Ah! Now things are starting to make sense (perhaps you saw it quicker than I did?). I was only able to find a phone number for the Baptist church online, and I gave them a call. The same sweet girl who I met at the shrine answered, and passed me off to her father, who is the pastor of the church. I explained that I was at the shrine on Sunday taking pictures, and he remembered me from his daughter telling him about our encounter. Although he didn’t know much about the shrine, he explained that there are several books and newspapers inside which document its history. He offered to get me some copies of the more useful pieces when he had a chance to look through them all.
In the month that’s followed, I’m still waiting to see if I get anything. I didn’t want to wait too much longer to publish this though, so if I do get some materials later, I’ll post a follow-up.
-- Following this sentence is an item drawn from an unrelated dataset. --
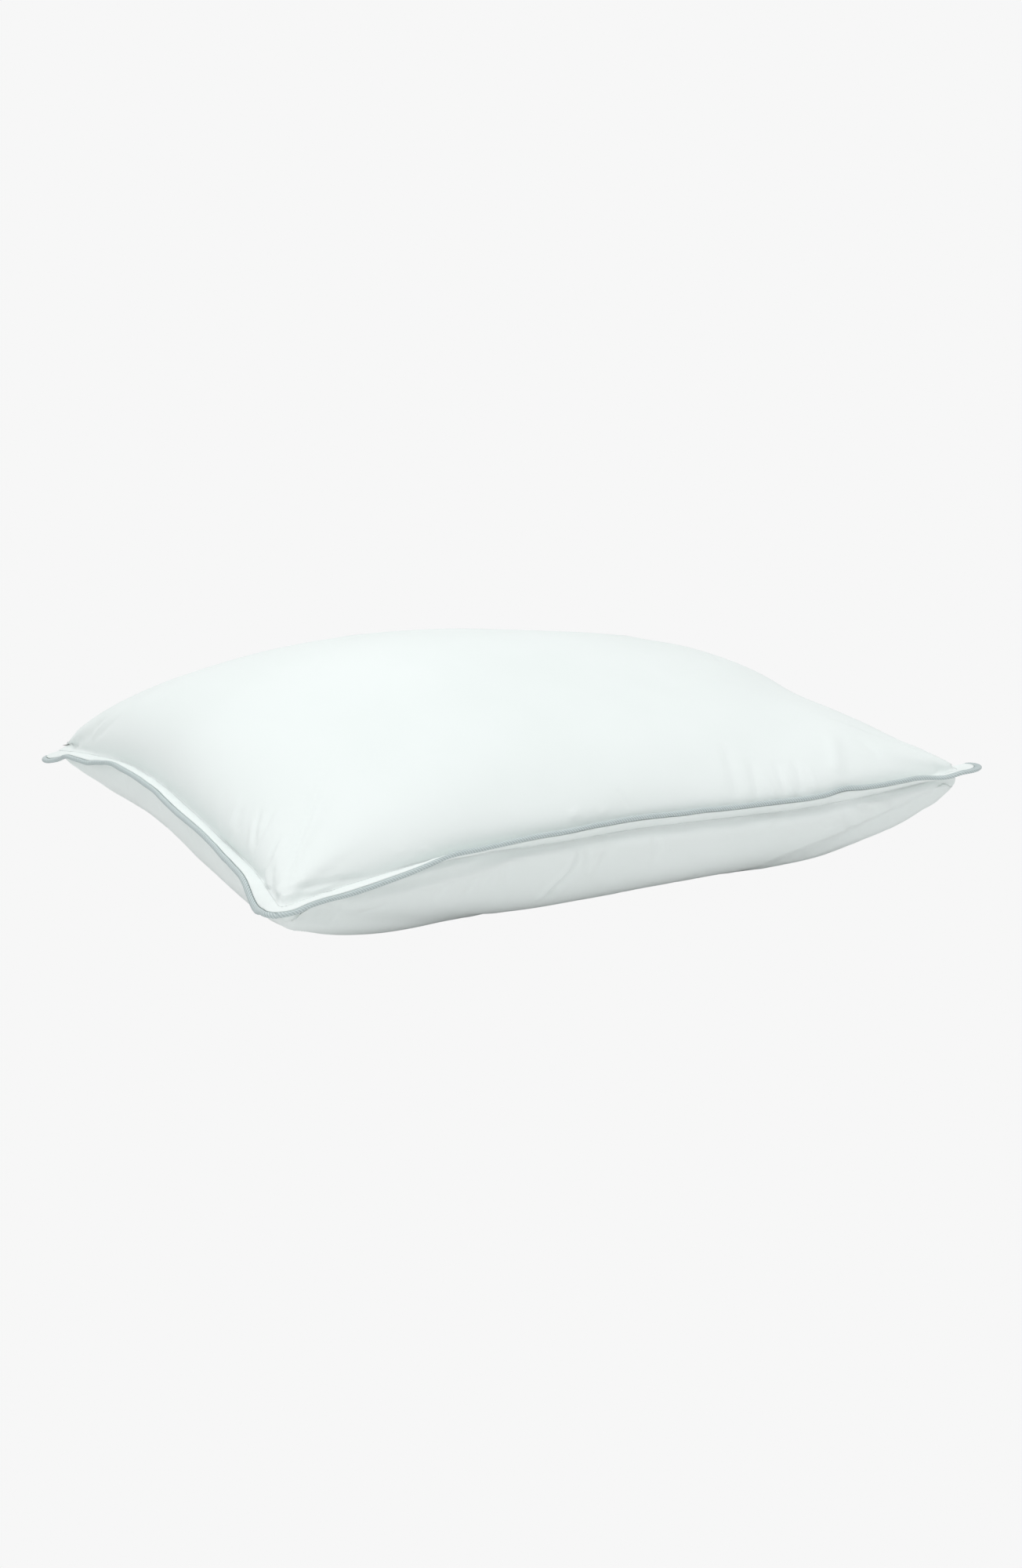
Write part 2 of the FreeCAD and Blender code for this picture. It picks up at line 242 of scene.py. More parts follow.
def seam_point(t, out, up):
    """A place in the flange: out from the stitched crease, and up from the flange's middle."""
    t = np.asarray(t, float) % 4
    rows = np.concatenate([SEAM, SEAM[:1]])
    steps = np.arange(len(rows)) / SEAM_STEPS
    base = np.stack([np.interp(t, steps, rows[:, k]) for k in range(3)], -1)
    normal = np.stack([np.interp(t, steps, rows[:, k]) for k in (3, 4, 5)], -1)
    lean = np.interp(t, steps, rows[:, 6])[..., None]
    sky = np.array([0.0, 0.0, 1.0])
    away, rise = np.cos(lean) * normal + np.sin(lean) * sky, np.cos(lean) * sky - np.sin(lean) * normal
    out, up = np.asarray(out)[..., None], np.asarray(up)[..., None]
    sway = seam_sway(t)[..., None] * out / FLANGE
    pull = bumps(t, CORNER_PULLS)[..., None] * out / FLANGE
    return base + (FLANGE + pull) * normal + (out - FLANGE) * away + (up + sway) * rise


def seam_sway(t):
    """The piping's small ups and downs, in metres."""
    small = 0.5 * wave(t, 0.028, 3) + 0.9 * wave(t, 0.06, 4)
    return 0.0006 * small + bumps(t, SWAYS)


def bumps(t, marks):
    """The sum of the marked bumps at t: each has its place on the seam, its reach and its height."""
    total = 0.0
    for place, reach, height in marks:
        away = (t - place + 2) % 4 - 2
        total = total + height * np.exp(-((away / reach) ** 2))
    return total


def edge_shift(t, side):
    """How far the flange's lean moves the panel's edge."""
    start = np.array([0.0, 0.0, side * FLANGE_HALF])
    return seam_point(t, 0.0, side * FLANGE_HALF) - seam_point_flat(t) - start


def seam_point_flat(t):
    """The base line at t."""
    rows = np.concatenate([SEAM, SEAM[:1]])
    steps = np.arange(len(rows)) / SEAM_STEPS
    return np.stack([np.interp(np.asarray(t) % 4, steps, rows[:, k]) for k in range(3)], -1)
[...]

In the mean time, the most information I can find anywhere comes from the plaque places over the door:
Shrine of Ss.
Cosmas and Damian
Requested by God
Was erected through the apparitions of
Saint Cosmas to Pete Sabatelli
Wife Mary Sabatelli May 29, 1947.
A shrine for all to worship God
Second Freilino Contractor
If you’re able to offer any more on the history of this place, please let me know in the comments!
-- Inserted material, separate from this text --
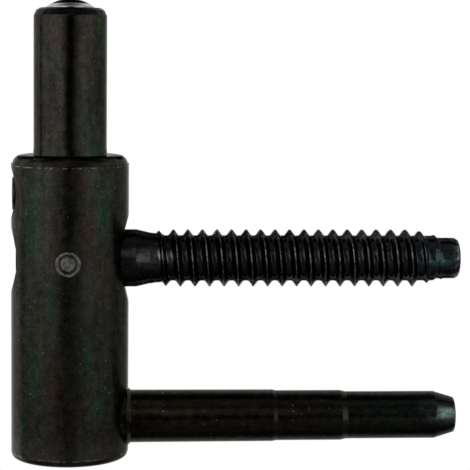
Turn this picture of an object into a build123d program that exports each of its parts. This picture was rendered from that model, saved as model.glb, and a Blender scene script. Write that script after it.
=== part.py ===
from build123d import *
import os
from math import ceil, cos, pi, radians, sin, sqrt, tan

# Frame half of a drill-in door hinge: a turned barrel that carries a hinge pin on top, a threaded
# spindle and a plain support pin at its side, a cross pin that locks the spindle and a screw that
# clamps the hinge pin. Millimetres. The origin is on the hinge axis at the barrel's top face,
# +Z runs up the hinge axis and +X runs out along the spindle and the support pin.
# A "reach" or a "place" on a piece is its distance from the hinge axis, or, on the hinge axis
# itself, from the barrel's top face. A "drop" is how far a piece's line lies below that face.

# Barrel
barrel_diameter = 16.0
barrel_length = 41.4
barrel_top_chamfer = 1.2
barrel_foot_chamfer = 0.8

# Hinge pin
hinge_pin_diameter = 9.95
hinge_pin_height = 19.85
hinge_pin_seat_diameter = 10.3
hinge_pin_seat_depth = 8.6
hinge_pin_seat_bevel = 0.4
hinge_pin_chamfer_length = 0.75
hinge_pin_chamfer_width = 0.35
hinge_pin_edge_break_length = 0.3
hinge_pin_edge_break_width = 0.45

# Bearing tip pressed into the hinge pin's end
tip_diameter = 6.55
tip_seat_depth = 5.0
tip_seat_bevel = 0.3
tip_rim_height = 0.25
tip_dome_height = 1.0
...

Since posting this, I’ve gotten some help from a person who lives in Apollo, PA and sometimes attends the church, and another who is an antique bookseller. Before I jump into what other pieces of the story I have collected, kiskiPlanter on Flickr graciously took this photo of the interior of the shrine (now used as a Baptist church) and posted it for me to share with all of you. It looks gorgeous inside, and I hope I have the chance to visit Apollo, PA again so I can see it myself.
History-wise, it turns out there’s an entire book devoted to the apparitions that appeared to Peter Sabatelli. The bookseller who commented below linked to a catalogue which talks about the book; you can see a similar version of the summary here. If the book wasn’t $125, I’d buy it, since it sounds fascinating.
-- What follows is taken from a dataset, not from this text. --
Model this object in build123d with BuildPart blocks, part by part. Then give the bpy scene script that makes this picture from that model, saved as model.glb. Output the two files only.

According to these summaries, Peter Sabatelli started having apparitions of St. Cosmas in March 1935. They would come in the middle of the night while Sabatelli was asleep, in the form of six girls and a man dressed in white. This happened 14 times, with the visions delivering predictions to Sabatelli about future events, all of which came to pass. Some of those events were a local flood, America’s entrance into World War II, and the death of the Pope. Sabatelli found roadblocks in his attempts to get the news out; a local paper required such news to be broadcast on radio before being put into print. Finally, a priest agreed to hear about Sabatelli’s visions and report any significant predictions to the local bishop.
Despite his perfect record, Sabatelli found his visions to be met with lackluster enthusiasm. His last visit from St. Cosmas asked for a shrine to be built in Sabatelli’s home, with Sabatelli being told he could not leave after erecting the shrine. The home shrine was lit by neon lights in three different colors and reportedly beautiful by those who saw it. As news of the shrine spread, Sabatelli’s residence was soon overrun with pilgrims, prompting him to move onto a larger piece of land and building the shrine discussed in this post. The cost was $160,000, mostly raised through the sale of pamphlets, as Sabatelli was an Italian immigrant with a modest career as a grocer. The shrine was eventually turned over to the Catholic diocese, and then sold to the local Baptist congregation.
Someone who grew up in Apollo shares his memories regarding the shrine here. According to this commenter, all predictions were stated after the fact and not taken seriously. Not surprising, given that the shrine was sold off.
A curator from the Victorian Vandergrift Museum and Historical Society provided the above photo, believed to depict the original shrine in Sabatelli’s home.